I myself never took part in one of these streamings or showed an interest in the band’s Camp Mars, Summer Camp experiences where you meet up with fellow Echelon/Mars fans and the band may drop by for a visit. To me, that was the final nail in the coffin for getting involved in the band’s merch/experience side of things which came across more like a fan exploitation and money grab thing rather than a fun, enjoyable experience.
My last experience of actually enjoying 30 Seconds to Mars‘ music came in 2013 during my time in Orange, NSW as a breakfast radio announcer when I managed to track down their brand new single ‘Up In The Air‘ and play it for the very first time on Australian radio. I got a shout out from the band’s twitter account (I’m sure it was their manager) and I was stoked. Their new album Love, Lust, Faith and Dreams was set for release on May 21st and the first single, although different from their previous albums, was a welcoming change and I thought the rest of the album would be just as good, if not better than this release… boy how wrong I was.

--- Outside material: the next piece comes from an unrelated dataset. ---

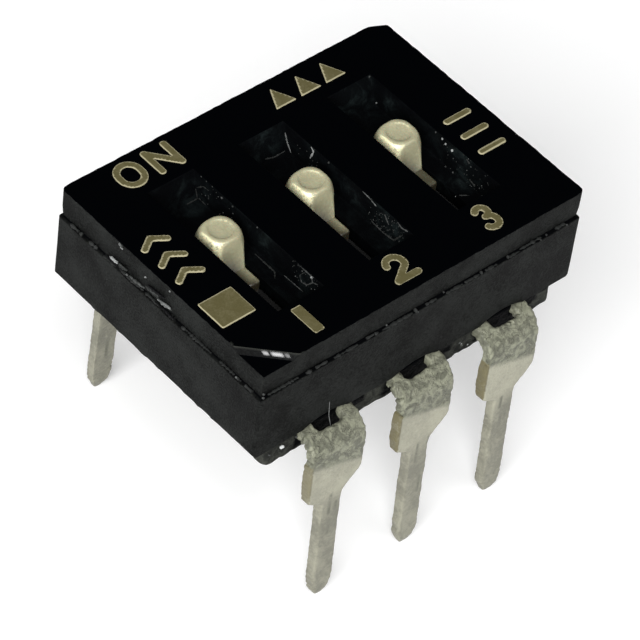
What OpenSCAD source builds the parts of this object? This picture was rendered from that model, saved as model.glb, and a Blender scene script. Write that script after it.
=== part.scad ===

— THIRTY SECONDS TO MARS (@30SECONDSTOMARS) April 4, 2013
The album, was good at best. Featuring overly produced songs like ‘City of Angels‘ and well, that’s about all I remember from the whole album. I tried my hardest to appreciate it because, apart from blink-182, this was one of my favourite bands who I had been following for close to a decade and throughout my time working in commercial radio, these guys produced countless bangers and catchy AF number one hits. I just wasn’t feeling anything from what they had released. Now before you go on to say I should be accepting of what they were trying to do, moving forward progressively as a band, I had already accepted this change with This Is War when they left behind any connection to the post-hardcore/emo/alt-rock band they were back in the Beautiful Lie saga, this just wasn’t that band I once knew and loved.
In theory, they were an unstoppable force, but by this point, their artistic desire to change and try new things had lost me as a fan. I didn’t listen to LLFD after this and still to this day haven’t played anything from it until posting the above video. But I held out hope that maybe they’d return to their rock/heavy roots, especially last year when I saw they had a new album coming out after a long five-year wait. ‘Walk on Water‘ was the first sample of what was to come and at first, it had elements of their This Is War album which was fine with me because that album still rules to this day due to the number of experiences I had that came from it. In the lyrics Jared yells (not screams) “Times Are Changing” and to me, unfortunately, that was the first warning sign this album wasn’t going to reflect on where the band has come from and their past but focus on yet another direction filled with synth, choir-like backing vocals and overproduced autotune.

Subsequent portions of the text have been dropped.